#### PROVIDED MATERIAL
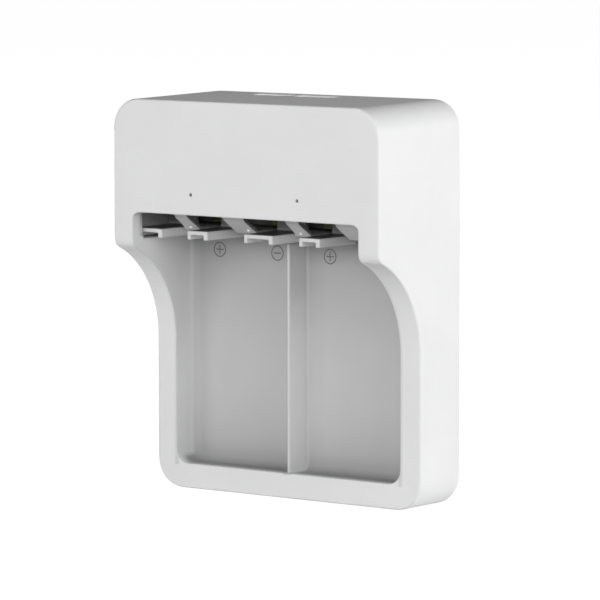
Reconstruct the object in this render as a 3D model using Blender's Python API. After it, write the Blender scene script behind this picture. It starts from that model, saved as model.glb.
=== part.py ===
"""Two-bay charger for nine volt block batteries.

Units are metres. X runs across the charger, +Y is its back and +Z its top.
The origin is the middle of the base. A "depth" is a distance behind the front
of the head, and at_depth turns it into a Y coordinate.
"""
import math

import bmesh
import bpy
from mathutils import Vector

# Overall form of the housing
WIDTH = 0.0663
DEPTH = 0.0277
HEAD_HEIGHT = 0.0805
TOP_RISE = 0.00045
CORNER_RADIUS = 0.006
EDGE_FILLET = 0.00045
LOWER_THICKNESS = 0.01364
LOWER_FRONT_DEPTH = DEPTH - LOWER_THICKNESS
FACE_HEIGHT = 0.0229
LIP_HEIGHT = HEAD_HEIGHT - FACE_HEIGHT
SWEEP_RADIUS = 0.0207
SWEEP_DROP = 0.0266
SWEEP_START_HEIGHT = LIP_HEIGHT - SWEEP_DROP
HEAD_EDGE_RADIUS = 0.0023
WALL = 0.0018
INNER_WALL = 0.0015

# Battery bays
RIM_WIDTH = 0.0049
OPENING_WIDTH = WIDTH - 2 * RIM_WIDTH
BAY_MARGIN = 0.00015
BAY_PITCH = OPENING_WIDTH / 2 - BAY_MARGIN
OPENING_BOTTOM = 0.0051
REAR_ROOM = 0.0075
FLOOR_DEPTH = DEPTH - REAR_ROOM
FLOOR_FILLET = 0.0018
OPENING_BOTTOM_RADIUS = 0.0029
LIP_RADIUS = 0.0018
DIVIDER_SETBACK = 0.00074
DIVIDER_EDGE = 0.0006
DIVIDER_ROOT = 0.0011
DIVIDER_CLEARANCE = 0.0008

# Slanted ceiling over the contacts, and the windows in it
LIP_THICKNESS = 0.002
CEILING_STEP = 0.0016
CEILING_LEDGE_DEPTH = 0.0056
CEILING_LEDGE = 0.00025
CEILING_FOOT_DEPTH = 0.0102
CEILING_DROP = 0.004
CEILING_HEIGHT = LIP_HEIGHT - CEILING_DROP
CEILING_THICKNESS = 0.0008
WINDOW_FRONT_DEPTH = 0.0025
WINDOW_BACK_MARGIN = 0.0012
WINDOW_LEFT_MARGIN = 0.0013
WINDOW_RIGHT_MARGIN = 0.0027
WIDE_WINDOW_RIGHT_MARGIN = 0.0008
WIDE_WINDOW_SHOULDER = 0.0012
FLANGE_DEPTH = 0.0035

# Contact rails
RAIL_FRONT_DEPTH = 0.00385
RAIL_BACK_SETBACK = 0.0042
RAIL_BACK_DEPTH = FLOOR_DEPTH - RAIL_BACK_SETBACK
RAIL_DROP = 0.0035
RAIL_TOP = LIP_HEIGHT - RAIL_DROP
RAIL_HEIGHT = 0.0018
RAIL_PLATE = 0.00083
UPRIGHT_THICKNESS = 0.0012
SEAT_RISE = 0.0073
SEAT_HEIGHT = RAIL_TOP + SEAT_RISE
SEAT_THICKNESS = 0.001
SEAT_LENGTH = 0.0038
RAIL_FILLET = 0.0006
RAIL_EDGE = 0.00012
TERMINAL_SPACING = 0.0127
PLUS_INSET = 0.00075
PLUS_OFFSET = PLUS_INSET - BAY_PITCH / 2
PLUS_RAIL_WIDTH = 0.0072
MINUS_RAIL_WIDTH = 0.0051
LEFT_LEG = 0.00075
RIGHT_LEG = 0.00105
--
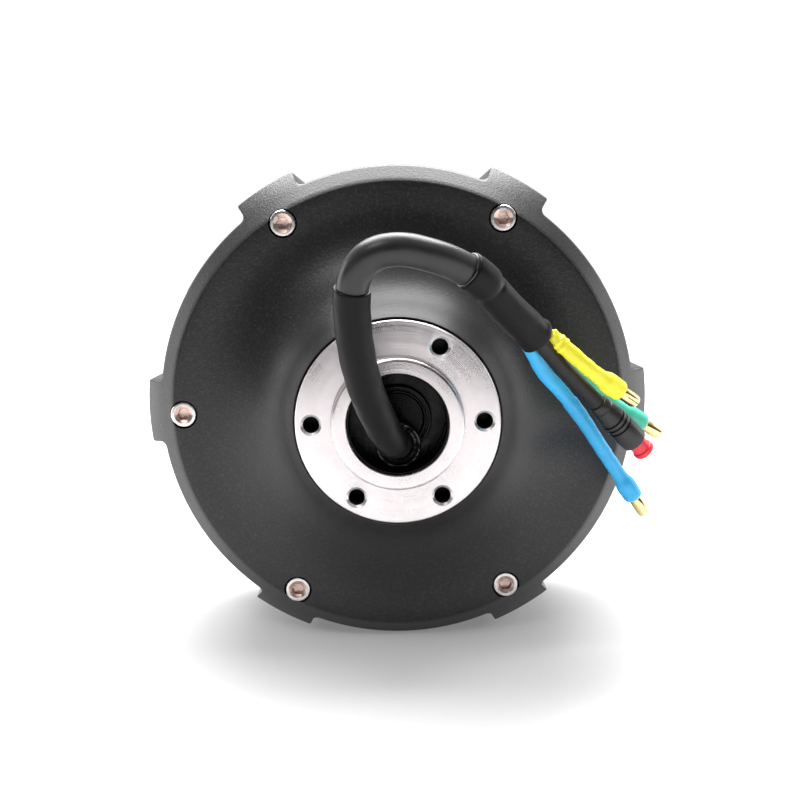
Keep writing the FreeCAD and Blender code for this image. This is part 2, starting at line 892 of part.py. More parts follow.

#### THE EXERCISE
Above are the records; from them, give again exactly the lines from the one containing "Reconstruct the object" to the one containing "volt block batteries.", both lines included, and nothing more.

#### EXERCISE RESULT
Reconstruct the object in this render as a 3D model using Blender's Python API. After it, write the Blender scene script behind this picture. It starts from that model, saved as model.glb.
=== part.py ===
"""Two-bay charger for nine volt block batteries.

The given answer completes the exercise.